God sent the prophets; God sends voices in our time – investigative reporters, scientists, whistleblowers, community leaders, poets, occasionally even pastors. God gives us those people, those voices, so that we can heed, and learn, and change, and live. Because God wants better for us, and from us.
And that points towards something else really important about divine judgment: it’s nested within the much bigger truth of divine love, divine mercy. The author of the letter to the Colossians talks about Jesus as this embodiment of God’s desire to reconcile and make peace with all people and all things in heaven and earth.
Scripture and the experience of the holy ones through the ages bear testimony to that deep desire of God’s heart – to call us out of the harmful patterns we create for ourselves and each other, to reconcile and restore, to heal, welcome and celebrate. As we hear other prophetic texts in the coming weeks, I invite you to notice the recurring theme of God’s yearning, frustrated love.
Judgment isn’t a lightning bolt. It’s more like someone who really knows you and really loves you, sitting you down at the kitchen table with a mug of tea and saying, Hey. I’m worried about you. Some of the stuff you’re doing is not good for you. I’m afraid you’re not safe. Except the you is all of us, and the stuff is big and complex and systemic and hard to change. We live in difficult, complicated times – as did our faith ancestors.

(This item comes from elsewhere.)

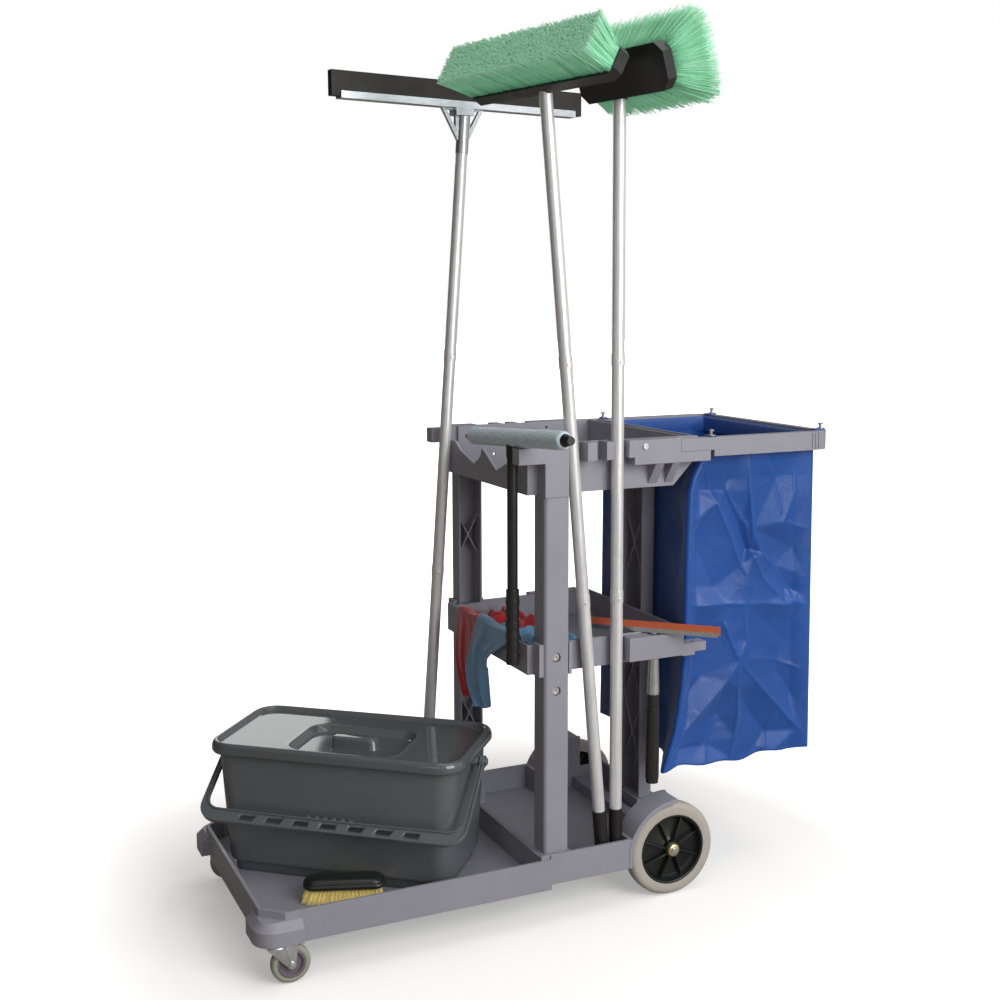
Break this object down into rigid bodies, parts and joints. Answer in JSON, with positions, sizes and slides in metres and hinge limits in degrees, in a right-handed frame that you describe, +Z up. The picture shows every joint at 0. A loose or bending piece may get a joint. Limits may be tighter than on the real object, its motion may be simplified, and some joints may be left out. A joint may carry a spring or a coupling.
{
  "type": "housekeeping cart",
  "caption": "Two-tier janitorial cart with a low front deck, rear wheels, front casters, a hanging waste bag, a lidded bucket and upright cleaning tools.",
  "frame": {"origin": "on the floor under the middle of the bounding box of the stocked cart; the cart itself is symmetric about the plane Y = 0.0893 m", "axes": "+Z up, +X towards the waste bag and push end, -X towards the low deck and casters, -Y is the left-hand side of the person pushing"},
  "size_m": [1.2945, 0.7246, 1.766],
  "materials": {
    "cart_plastic": "moulded grey plastic with a fine grain",
    "zinc_steel": "zinc plated pressed steel",
    "caster_hub": "moulded plastic",
    "caster_tyre": "grey solid rubber tread",
    "axle_cap": "yellow passivated steel",
    "wheel_hub": "black moulded plastic",
    "wheel_tyre": "light grey solid rubber",
    "bag_fabric": "coated woven fabric, royal blue",
    "eyelet": "dull plated eyelet",
    "bucket_plastic": "dark grey moulded plastic",
    "brush_tan": "straw coloured filament field",
    "black_plastic": "black moulded plastic",
    "aluminium_tube": "satin tube",
    "black_rubber": "black rubber",
    "brush_green": "mint green filament field",
    "fleece_sleeve": "light blue woven fleece",
    "orange_rubber": "orange red blade rubber",
    "red_fabric": "red microfibre",
    "blue_fabric": "light blue microfibre"
  },
  "bodies": {
    "cart_frame": {"front_deck": "cart_plastic", "rear_deck": "cart_plastic", "left_upright": "cart_plastic", "right_upright": "cart_plastic", "rear_upright": "cart_plastic", "middle_tray": "cart_plastic", "top_tray": "cart_plastic", "bag_rail": "cart_plastic", "bag_hooks": "cart_plastic", "frame_bolts": "zinc_steel", "tray_screws": "zinc_steel", "caster_plates": "zinc_steel", "rear_axle": "zinc_steel", "axle_caps": "axle_cap"},
    "left_caster_fork": {"left_fork": "zinc_steel", "left_caster_axle": "zinc_steel"},
    "right_caster_fork": {"right_fork": "zinc_steel", "right_caster_axle": "zinc_steel"},
    "left_caster_wheel": {"left_caster_hub": "caster_hub", "left_caster_tyre": "caster_tyre"},
    "right_caster_wheel": {"right_caster_hub": "caster_hub", "right_caster_tyre": "caster_tyre"},
    "left_rear_wheel": {"left_wheel_hub": "wheel_hub", "left_wheel_tyre": "wheel_tyre"},
    "right_rear_wheel": {"right_wheel_hub": "wheel_hub", "right_wheel_tyre": "wheel_tyre"},
    "bag": {"waste_bag": "bag_fabric", "bag_eyelets": "eyelet"},
    "bucket": {"bucket_body": "bucket_plastic"},
    "lid": {"bucket_lid": "bucket_plastic"},
    "bail": {"bucket_bail": "bucket_plastic"},
    "hand_brush": {"hand_brush_block": "black_plastic", "hand_brush_bristles": "brush_tan"},
    "floor_squeegee": {"squeegee_pole_tubes": "aluminium_tube", "squeegee_pole_collars": "aluminium_tube", "squeegee_pole_boot": "black_plastic", "squeegee_head": "zinc_steel", "squeegee_rubber": "black_rubber"},
    "long_brush": {"long_brush_tubes": "aluminium_tube", "long_brush_collars": "aluminium_tube", "long_brush_boot": "black_plastic", "long_brush_block": "black_plastic", "long_brush_bristles": "brush_green"},
    "short_brush": {"short_brush_tubes": "aluminium_tube", "short_brush_collars": "aluminium_tube", "short_brush_boot": "black_plastic", "short_brush_block": "black_plastic", "short_brush_bristles": "brush_green"},
    "window_washer": {"washer_handle": "black_plastic", "washer_bar": "black_plastic", "washer_sleeve": "fleece_sleeve"},
    "window_squeegee": {"window_squeegee_grip": "black_plastic", "window_squeegee_ferrule": "zinc_steel", "window_squeegee_channel": "zinc_steel", "window_squeegee_blade": "orange_rubber"},
    "red_cloth_body": {"red_cloth": "red_fabric"},
    "blue_cloth_body": {"blue_cloth": "blue_fabric"}
  },
  "joints": [
    {"name": "left_caster_swivel", "type": "hinge", "parent": "cart_frame", "child": "left_caster_fork", "pos_m": [-0.58574, -0.15769, 0.078], "axis": [0, 0, 1], "continuous": true},
    {"name": "left_caster_roll", "type": "hinge", "parent": "left_caster_fork", "child": "left_caster_wheel", "pos_m": [-0.55974, -0.15769, 0.0375], "axis": [0, 1, 0], "continuous": true},
    {"name": "left_rear_wheel_roll", "type": "hinge", "parent": "cart_frame", "child": "left_rear_wheel", "pos_m": [0.26886, -0.12869, 0.1], "axis": [0, 1, 0], "continuous": true},
    {"name": "right_caster_swivel", "type": "hinge", "parent": "cart_frame", "child": "right_caster_fork", "pos_m": [-0.58574, 0.33631, 0.078], "axis": [0, 0, 1], "continuous": true},
    {"name": "right_caster_roll", "type": "hinge", "parent": "right_caster_fork", "child": "right_caster_wheel", "pos_m": [-0.55974, 0.33631, 0.0375], "axis": [0, 1, 0], "continuous": true},
    {"name": "right_rear_wheel_roll", "type": "hinge", "parent": "cart_frame", "child": "right_rear_wheel", "pos_m": [0.26886, 0.30731, 0.1], "axis": [0, 1, 0], "continuous": true},
    {"name": "bag_lift", "type": "slide", "parent": "cart_frame", "child": "bag", "axis": [0, 0, 1], "range_m": [0, 0.25]},
    {"name": "bucket_lift", "type": "slide", "parent": "cart_frame", "child": "bucket", "axis": [-0.3, 0, 0.9539], "range_m": [0, 0.3]},
    {"name": "lid_lift", "type": "slide", "parent": "bucket", "child": "lid", "axis": [0, 0, 1], "range_m": [0, 0.11]},
    {"name": "bail_swing", "type": "hinge", "parent": "bucket", "child": "bail", "pos_m": [-0.34374, 0.10431, 0.33], "axis": [-0.766, 0.6428, 0], "range_deg": [0, 127]},
    {"name": "hand_brush_lift", "type": "slide", "parent": "cart_frame", "child": "hand_brush", "axis": [0, -0.5, 0.866], "range_m": [0, 0.2]},
    {"name": "floor_squeegee_lift", "type": "slide", "parent": "cart_frame", "child": "floor_squeegee", "axis": [0.0713, 0, 0.9975], "range_m": [0, 0.3]},
    {"name": "long_brush_lift", "type": "slide", "parent": "cart_frame", "child": "long_brush", "axis": [-0.0882, 0, 0.9961], "range_m": [0, 0.25]},
    {"name": "short_brush_lift", "type": "slide", "parent": "cart_frame", "child": "short_brush", "axis": [-0.0051, 0, 1], "range_m": [0, 0.3]},
    {"name": "window_washer_lift", "type": "slide", "parent": "cart_frame", "child": "window_washer", "axis": [0, 0, 1], "range_m": [0, 0.45]},
    {"name": "window_squeegee_lift", "type": "slide", "parent": "cart_frame", "child": "window_squeegee", "axis": [0, 0, 1], "range_m": [0, 0.27]},
    {"name": "red_cloth_lift", "type": "slide", "parent": "cart_frame", "child": "red_cloth_body", "axis": [0, 0, 1], "range_m": [0, 0.15]},
    {"name": "blue_cloth_lift", "type": "slide", "parent": "red_cloth_body", "child": "blue_cloth_body", "axis": [0, 0, 1], "range_m": [0, 0.12]}
  ]
}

Judgment is a hard, heavy word. It sounds like a door slamming; but in the Biblical context, it’s more like a door opening. The Biblical concept of judgment insists on interpretability: there’s something to understand here, something to learn, even in what may seem senseless and overwhelming. It insists on agency and possibility: if we can understand and learn, we can change course towards a better future. And it insists on relationship: even in calamity and disaster, we are held and loved by a Mercy larger than the universe.